Saturday, June 29, 2013

Part 2: What do you mean I have Cancer

I had the very same lump checked by an Otolaryngologist several years before in the quickest appointment I ever experienced, this doctor placed his hand on the lump, and a few seconds later said that it was nothing more than a prominent artery and that I had nothing to worry about, all was good.  I figured this second appointment would go just as quickly –what did I know. I made my way to the office and was introduced to my new Otolaryngologist, a kind and gentle man. He conducted his physical examination of my neck, throat, ears, nose and eyes, describing everything he was doing as he examined me. He also asked me several questions as part of the examination. He then explained that we needed to go to another room so that he could ultra-sound my neck. He took his time narrating each step he took--I felt confident that I was in good hands. I didn't give it much thought; remember my entire focus had been on my daughter. About an hour into the appointment my doctor pointed out that he needed to take sample biopsies --At the time, I thought okay, if that's what you need to do, let's take some biopsies. He explained that he first needed to stick me in the neck with a needle in four places to numb my neck area. I'm not going to lie, this was extremely painful and we hadn't even started the biopsy extraction yet. I became extremely nervous at this point. Once the actual procedure started, Doctor took seven fine needle aspirations and even though I was nervous, this part did not hurt, and that's probably because my neck was numb. By this time, I was beginning to wonder if I should be worried. Doctor told me he had to first send the biopsies to southern California for analysis; results should be back within a week. My poor (and patient) daughter had sat waiting in the waiting room for nearly two hours while I was at this appointment. Let the waiting begin.....

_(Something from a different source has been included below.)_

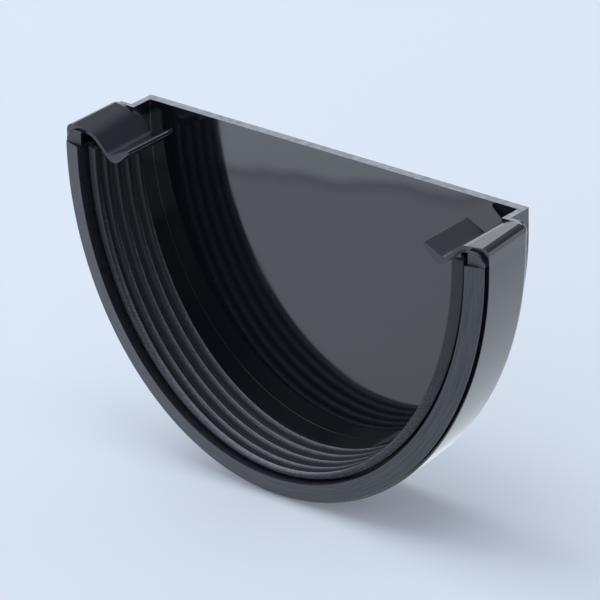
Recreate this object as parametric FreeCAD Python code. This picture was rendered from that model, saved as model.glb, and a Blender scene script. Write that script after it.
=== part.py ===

And waiting we did –we waited five long days for the results. During the wait, I kept as busy as I possibly could; it was during this time that my daughter and granddaughter returned back to their home. We put a plan in place where I would check in on her several times a day by phone, run any errands needed, stop by the house once a day to check in, and take my daughter to all of her doctor's appointments. We worked out a system that worked something like this, my daughter would text before she got into the tub and then again when she got out so I knew she was okay. Finally, after patiently waiting, the results call came when my doctor phoned from his car the moment he received the results himself. He calmly told me that I have Thyroid Cancer. To be precise, I have Papillary Carcinoma of the Thyroid metastasized to my lymph. I was completely unfamiliar with Thyroid cancer having never heard of it. Is it treatable? Will I die from it? Doctor assured me that it was highly treatable. Okay, phew, that's good news. I asked him what the next steps were, to which, he provided that the next step was to schedule a two hour meeting with him to go over all the options, to discuss his recommendation and to develop a comprehensive medical plan and action plan. He recommended bringing a family member to the meeting. My oldest daughter lives in Las Vegas with her family and it wasn't so easy for her to make arrangements to come for the doctor's appointment, so my two younger daughters were nominated to accompany me to the appointment. I am so thankful they were present because there was this enormous amount of information thrown at us. Surgery was scheduled to occur in two weeks; with an MRI scheduled one week before. You see it was still unknown to what degree the cancer had spread, but the doctor had a good idea that the lymph up the right side of my neck to behind my right ear were more likely than not, cancer. The MRI would help the surgeon properly plan the surgery. There were a couple of small tumors on the left-side of my neck, as well as a few tumors found near my right collar bone –later X-rays showed a few concerning spots in my left lung, but the doctor was not too concerned believing that the radiation treatment I would receive later would take care of any small questionable tumors and spots.

Talk about a whirlwind. I had no real time to process all this incoming information, yet I had to spring into action once again. I had to arrange to take another leave of absence from work, I had to get all my affairs in order before my surgery date, I had so much to do –it was extremely overwhelming. Being that I am the consummate list maker, I swiftly started a working list of everything that needed to be done. I had to ensure all my personal paperwork was organized in labeled files, that my daughters all knew where to find my important documents such as insurance, property and others, even more so that all my bills were up to date, that all provisions at home were adequately stocked up because I didn't know how long it would be before I was up and about –I seriously felt like a doomsday prepper. Just knowing that all this was taken care of ahead of time would provide me with peace of mind, and I really needed peace of mind at this time.